→ **What is asked**
Only the lines from the one containing "Keep writing the" down to the one containing "floor_mesh.materials.append(paper)", inclusive, are to be quoted exactly.

→ **Information provided**

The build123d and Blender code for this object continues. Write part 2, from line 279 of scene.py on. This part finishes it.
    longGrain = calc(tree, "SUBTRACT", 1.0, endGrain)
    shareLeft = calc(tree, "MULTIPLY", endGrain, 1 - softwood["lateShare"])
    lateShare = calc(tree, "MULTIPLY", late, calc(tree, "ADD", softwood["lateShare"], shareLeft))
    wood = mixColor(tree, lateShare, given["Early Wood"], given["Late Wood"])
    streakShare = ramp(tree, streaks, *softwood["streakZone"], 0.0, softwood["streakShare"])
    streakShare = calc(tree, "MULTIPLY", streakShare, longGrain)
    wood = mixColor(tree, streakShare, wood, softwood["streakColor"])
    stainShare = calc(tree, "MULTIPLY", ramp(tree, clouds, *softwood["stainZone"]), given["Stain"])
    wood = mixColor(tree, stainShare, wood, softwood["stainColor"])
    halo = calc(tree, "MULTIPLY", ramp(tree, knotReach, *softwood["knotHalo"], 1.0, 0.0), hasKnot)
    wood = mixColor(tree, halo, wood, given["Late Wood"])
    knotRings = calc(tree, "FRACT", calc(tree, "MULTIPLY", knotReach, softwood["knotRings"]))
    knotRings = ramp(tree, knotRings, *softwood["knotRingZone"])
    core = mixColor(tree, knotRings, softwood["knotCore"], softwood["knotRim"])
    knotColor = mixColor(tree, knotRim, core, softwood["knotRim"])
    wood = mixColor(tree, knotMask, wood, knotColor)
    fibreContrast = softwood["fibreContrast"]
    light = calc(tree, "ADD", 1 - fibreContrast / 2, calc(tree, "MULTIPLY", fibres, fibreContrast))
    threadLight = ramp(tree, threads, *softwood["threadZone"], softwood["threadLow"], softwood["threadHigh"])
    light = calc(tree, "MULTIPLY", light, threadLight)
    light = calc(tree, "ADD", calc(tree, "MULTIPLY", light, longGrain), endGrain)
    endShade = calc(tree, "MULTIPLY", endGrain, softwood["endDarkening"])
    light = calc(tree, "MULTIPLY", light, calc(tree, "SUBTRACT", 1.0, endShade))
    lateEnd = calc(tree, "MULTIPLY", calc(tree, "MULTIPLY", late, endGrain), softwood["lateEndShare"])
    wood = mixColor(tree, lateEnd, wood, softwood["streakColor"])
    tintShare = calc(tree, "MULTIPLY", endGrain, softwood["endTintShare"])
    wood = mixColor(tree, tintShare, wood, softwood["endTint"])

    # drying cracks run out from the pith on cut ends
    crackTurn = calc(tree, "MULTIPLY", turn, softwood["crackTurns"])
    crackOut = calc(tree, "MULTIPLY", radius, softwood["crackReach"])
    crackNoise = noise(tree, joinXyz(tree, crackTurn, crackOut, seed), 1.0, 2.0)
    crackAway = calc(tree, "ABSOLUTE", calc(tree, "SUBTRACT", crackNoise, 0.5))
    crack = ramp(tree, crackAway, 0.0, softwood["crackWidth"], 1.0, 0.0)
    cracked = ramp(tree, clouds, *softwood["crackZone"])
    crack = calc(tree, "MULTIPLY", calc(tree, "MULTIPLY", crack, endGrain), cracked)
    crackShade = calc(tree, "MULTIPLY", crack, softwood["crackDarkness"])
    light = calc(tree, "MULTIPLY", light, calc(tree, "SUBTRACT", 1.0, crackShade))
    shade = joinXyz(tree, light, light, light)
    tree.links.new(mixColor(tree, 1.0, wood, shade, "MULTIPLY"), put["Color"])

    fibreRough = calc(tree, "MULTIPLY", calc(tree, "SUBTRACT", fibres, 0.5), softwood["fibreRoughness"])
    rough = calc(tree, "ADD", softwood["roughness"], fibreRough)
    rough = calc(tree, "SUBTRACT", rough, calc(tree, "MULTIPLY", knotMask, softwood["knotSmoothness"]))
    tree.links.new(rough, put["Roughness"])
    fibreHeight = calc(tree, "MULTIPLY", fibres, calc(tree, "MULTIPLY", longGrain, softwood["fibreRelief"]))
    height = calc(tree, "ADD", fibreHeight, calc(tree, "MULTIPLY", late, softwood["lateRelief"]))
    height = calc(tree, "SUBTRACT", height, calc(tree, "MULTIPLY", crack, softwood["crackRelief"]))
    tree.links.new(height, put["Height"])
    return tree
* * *
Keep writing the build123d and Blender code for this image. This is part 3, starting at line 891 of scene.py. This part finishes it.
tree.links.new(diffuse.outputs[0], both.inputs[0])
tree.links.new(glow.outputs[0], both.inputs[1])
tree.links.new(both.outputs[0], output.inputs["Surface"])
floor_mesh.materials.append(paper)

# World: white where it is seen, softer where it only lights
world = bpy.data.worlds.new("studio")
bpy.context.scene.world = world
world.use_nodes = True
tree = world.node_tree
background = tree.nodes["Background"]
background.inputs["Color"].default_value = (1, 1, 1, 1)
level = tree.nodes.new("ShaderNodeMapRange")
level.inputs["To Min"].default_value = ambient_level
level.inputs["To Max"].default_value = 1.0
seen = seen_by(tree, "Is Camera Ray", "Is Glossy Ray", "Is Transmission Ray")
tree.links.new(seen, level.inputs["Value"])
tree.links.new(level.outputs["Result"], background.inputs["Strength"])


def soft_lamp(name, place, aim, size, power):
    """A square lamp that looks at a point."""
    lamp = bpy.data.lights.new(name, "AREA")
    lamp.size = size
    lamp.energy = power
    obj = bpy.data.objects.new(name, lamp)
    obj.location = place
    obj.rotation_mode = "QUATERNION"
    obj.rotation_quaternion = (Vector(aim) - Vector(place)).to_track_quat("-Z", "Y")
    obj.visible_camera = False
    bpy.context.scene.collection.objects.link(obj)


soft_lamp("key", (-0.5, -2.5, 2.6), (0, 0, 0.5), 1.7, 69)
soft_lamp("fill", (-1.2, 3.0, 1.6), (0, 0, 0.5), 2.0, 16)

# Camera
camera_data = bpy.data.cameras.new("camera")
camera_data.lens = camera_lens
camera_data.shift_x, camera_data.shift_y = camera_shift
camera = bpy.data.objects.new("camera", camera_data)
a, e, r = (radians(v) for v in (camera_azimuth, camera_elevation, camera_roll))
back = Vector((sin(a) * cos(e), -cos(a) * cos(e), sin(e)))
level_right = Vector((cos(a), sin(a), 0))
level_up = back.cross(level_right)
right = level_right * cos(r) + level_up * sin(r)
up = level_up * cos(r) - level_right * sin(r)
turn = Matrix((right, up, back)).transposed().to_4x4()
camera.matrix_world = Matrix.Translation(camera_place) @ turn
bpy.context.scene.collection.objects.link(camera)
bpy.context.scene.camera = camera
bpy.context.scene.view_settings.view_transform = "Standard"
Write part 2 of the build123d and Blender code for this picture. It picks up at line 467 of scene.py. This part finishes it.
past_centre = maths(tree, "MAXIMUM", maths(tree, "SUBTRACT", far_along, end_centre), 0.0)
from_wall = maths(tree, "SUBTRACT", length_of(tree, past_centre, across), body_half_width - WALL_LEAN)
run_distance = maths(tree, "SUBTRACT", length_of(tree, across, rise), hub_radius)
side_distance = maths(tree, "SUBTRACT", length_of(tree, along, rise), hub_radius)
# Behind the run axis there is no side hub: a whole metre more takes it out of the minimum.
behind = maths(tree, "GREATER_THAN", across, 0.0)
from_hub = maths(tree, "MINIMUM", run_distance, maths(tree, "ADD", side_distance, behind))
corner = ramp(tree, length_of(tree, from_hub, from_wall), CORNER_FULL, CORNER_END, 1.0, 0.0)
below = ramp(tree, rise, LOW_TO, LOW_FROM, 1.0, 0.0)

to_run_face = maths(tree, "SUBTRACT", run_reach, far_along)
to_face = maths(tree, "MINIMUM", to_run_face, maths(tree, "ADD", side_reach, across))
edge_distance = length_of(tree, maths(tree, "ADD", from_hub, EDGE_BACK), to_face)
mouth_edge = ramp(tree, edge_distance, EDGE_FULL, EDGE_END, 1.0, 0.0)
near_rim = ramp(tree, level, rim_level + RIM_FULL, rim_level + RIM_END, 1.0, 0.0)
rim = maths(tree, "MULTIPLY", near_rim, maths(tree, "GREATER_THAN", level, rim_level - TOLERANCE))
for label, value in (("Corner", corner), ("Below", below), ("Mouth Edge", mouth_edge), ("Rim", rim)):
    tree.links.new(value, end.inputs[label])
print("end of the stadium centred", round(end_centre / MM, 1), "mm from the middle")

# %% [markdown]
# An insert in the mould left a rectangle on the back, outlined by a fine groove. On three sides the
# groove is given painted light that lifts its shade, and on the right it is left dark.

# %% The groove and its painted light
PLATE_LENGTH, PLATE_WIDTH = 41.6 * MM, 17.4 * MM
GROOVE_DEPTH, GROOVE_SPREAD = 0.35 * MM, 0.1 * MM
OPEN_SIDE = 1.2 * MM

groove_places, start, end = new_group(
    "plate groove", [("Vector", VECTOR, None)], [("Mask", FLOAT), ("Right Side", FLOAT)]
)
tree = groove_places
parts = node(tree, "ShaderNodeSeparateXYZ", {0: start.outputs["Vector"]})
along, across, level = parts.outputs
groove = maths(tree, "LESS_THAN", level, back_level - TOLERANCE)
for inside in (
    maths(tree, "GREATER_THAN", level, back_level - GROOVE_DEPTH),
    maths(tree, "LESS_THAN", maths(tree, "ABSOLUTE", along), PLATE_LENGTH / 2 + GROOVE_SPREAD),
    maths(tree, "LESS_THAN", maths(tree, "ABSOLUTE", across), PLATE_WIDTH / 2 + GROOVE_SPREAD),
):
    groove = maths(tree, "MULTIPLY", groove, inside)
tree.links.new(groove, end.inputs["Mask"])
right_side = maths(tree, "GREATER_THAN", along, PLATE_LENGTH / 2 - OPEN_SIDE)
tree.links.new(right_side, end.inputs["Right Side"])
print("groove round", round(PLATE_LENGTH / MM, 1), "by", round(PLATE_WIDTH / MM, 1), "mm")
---
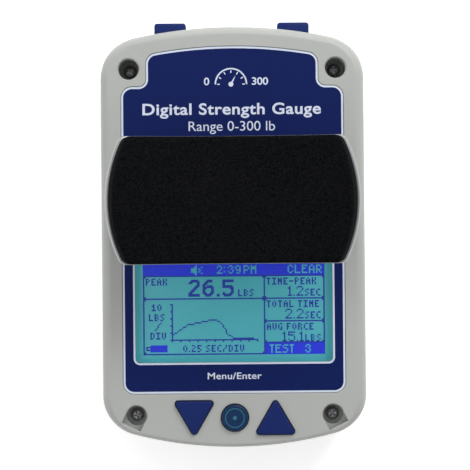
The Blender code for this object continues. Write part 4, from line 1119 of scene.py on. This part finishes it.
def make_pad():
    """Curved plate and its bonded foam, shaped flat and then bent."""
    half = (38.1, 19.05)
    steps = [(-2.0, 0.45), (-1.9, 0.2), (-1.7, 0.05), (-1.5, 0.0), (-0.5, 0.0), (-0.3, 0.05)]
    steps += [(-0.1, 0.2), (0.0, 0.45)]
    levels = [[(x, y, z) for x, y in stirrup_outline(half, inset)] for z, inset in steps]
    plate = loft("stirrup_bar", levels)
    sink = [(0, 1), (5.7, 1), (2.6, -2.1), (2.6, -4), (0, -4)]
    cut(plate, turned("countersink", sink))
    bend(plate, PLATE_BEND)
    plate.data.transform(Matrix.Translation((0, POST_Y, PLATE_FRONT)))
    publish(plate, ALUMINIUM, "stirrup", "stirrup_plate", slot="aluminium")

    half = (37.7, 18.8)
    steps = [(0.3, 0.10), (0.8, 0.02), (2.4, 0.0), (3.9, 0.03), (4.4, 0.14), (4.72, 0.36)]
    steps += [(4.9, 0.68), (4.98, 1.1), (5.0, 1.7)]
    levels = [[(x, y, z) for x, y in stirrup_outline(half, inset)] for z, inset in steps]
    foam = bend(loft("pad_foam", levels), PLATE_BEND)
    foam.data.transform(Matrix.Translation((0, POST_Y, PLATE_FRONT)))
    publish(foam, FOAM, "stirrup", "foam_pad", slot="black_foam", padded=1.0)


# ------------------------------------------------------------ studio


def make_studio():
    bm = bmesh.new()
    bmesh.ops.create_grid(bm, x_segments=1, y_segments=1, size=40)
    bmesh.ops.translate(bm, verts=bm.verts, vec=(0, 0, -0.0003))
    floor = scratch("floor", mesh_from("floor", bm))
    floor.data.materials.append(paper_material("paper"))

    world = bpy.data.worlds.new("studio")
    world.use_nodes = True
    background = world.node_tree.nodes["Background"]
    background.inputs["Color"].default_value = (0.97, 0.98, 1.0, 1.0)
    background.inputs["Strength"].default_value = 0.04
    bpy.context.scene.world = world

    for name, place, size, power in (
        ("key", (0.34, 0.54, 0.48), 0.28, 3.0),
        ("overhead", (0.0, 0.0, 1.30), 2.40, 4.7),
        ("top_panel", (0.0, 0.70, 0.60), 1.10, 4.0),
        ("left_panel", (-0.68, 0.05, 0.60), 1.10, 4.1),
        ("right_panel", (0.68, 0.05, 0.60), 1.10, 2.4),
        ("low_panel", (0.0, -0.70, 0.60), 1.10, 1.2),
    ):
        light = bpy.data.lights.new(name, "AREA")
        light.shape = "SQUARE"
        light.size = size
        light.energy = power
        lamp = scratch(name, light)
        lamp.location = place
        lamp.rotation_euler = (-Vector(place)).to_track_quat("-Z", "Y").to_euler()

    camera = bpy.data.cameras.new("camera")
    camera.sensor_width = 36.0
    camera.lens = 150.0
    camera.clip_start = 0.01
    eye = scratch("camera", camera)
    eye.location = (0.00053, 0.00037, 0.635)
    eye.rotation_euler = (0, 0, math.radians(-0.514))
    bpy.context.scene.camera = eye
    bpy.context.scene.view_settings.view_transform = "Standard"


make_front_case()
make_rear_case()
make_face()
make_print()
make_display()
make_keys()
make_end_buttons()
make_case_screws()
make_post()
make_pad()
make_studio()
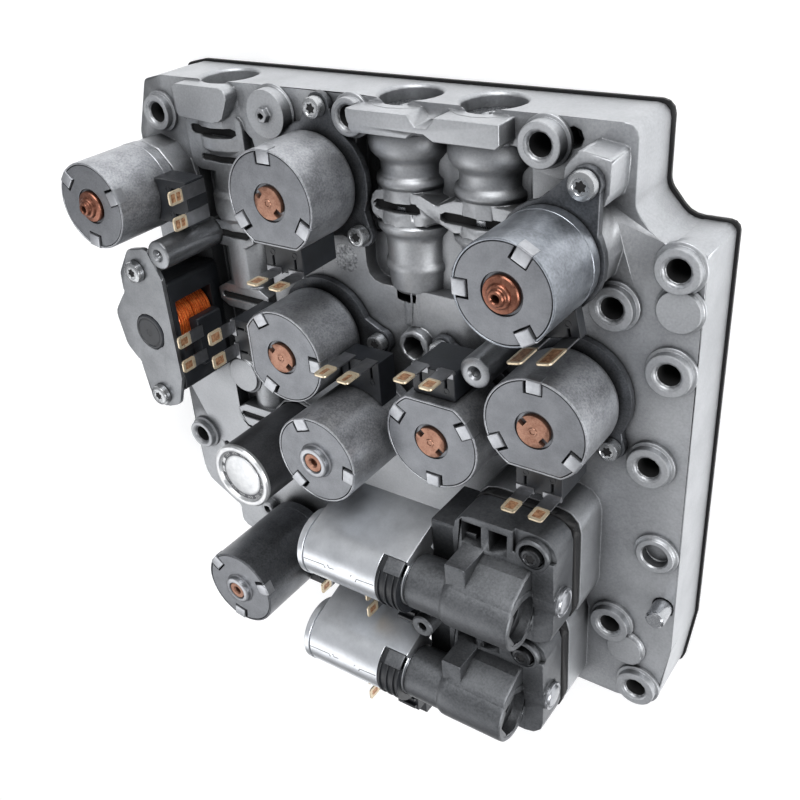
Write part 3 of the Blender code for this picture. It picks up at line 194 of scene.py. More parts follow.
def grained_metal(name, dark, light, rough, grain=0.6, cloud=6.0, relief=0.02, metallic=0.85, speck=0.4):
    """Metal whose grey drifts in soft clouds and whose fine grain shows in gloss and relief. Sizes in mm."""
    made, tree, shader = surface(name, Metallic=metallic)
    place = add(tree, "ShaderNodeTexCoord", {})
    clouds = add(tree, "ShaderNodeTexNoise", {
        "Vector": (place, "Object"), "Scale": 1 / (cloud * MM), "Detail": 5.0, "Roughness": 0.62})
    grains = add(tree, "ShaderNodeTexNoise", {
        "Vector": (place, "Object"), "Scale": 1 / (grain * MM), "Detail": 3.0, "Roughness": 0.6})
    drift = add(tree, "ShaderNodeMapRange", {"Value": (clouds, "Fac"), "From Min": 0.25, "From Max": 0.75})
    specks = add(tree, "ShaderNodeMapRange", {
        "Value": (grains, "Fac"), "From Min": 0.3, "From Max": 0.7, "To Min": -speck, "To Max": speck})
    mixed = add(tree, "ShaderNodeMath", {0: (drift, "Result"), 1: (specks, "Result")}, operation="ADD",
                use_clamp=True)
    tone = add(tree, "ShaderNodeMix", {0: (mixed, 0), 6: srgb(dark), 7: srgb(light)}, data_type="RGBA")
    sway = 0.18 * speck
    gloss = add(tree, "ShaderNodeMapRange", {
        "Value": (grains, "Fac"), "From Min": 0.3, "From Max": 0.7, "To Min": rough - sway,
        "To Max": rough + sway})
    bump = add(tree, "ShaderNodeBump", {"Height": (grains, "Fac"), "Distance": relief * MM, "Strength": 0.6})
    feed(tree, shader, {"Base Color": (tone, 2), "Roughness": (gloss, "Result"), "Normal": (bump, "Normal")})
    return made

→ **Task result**
Keep writing the build123d and Blender code for this image. This is part 3, starting at line 891 of scene.py. This part finishes it.
tree.links.new(diffuse.outputs[0], both.inputs[0])
tree.links.new(glow.outputs[0], both.inputs[1])
tree.links.new(both.outputs[0], output.inputs["Surface"])
floor_mesh.materials.append(paper)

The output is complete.